A hybrid FCEV solution would mean that the vehicle is equipped with:
- A methanol tank (a mixture of 60% methanol and 40% water).
- A simplified onboard methanol-to-hydrogen reformer and an HT-PEM fuel cell that works as a range-extender.
- A Li-ion battery, significantly smaller in size.
The hydrogen is converted to electricity by the fuel cell, and that electricity is used to recharge the Li-ion batteries continuously.
What does this solution achieve:
- Range: A bus can go twice as far as before.
- Refill time and flexibility: The vehicle can refill in three minutes (methanol tank) vs. three to eight hours required for recharging. It has both options to recharge or refill based on economics, time-constraints.
- Weight: The weight is reduced significantly as half the Li-ion batteries are used (and still double the range). For trucks or any large vehicle, the power to weight ratio is one of the most important factors.
- Cost: The additional cost of the range-extender required is offset by the drop of Li-ion battery requirement (about half the battery size).
- Extreme weather operation: Li-ion batteries do not charge or discharge effectively during winter time (very cold temperatures) and have shortened life in hot weather.
- Battery charge management: being able to maintain the battery in the optimum charge/discharge state dramatically increases the lifetime of the battery. Deep discharge typically shortens life. Overcharge shortens life. The range extender can charge for optimum battery life on the fly.

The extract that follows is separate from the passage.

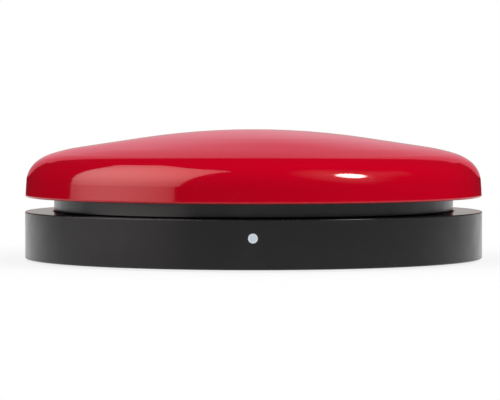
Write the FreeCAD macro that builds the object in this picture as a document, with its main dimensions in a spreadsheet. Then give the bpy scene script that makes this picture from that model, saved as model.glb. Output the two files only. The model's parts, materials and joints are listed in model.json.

This is one of many potential industry applications that combine methanol, high-temperature fuel cells, and Li-ion batteries to achieve the best of all three approaches. The solutions work in synergy, not antagonistically, and also support a path to inexhaustible green fuel use. The electrification S-curve is moving closer and is accelerated through the methanol and fuel-cell add-on range-extender. This way methanol and fuel cells can also help the Li-ion battery ecosystem expand into new applications and market segments. The market of small marine vessels is the next to be considered.
Many vehicles with HT-PEM/battery are already on the road in China and Western Europe. It is a matter of awareness, supply chain development and expansion, and strategic decisions by the manufacturers. While the initial focus is on trucks and buses, the same model would make sense for SUVs, taxis and most large vehicles.
Marine vessels, security and military applications, drones, marine and airplane APUs, portable battery chargers, telecom tower backup systems, combined heat and power (CHP) systems are next. The opportunities for using liquid fuels like methanol to provide clean and cheap energy are endless. Each one of these markets addresses a multibillion-dollar opportunity and an immediate opportunity to cut GHG emissions significantly.
The way forward
The methanol economy (15), proposed in the 1990s by Nobel prize winner George A. Olah, advocates that methanol and dimethyl ether (DME) can replace fossil fuels in the energy storage, and transportation markets.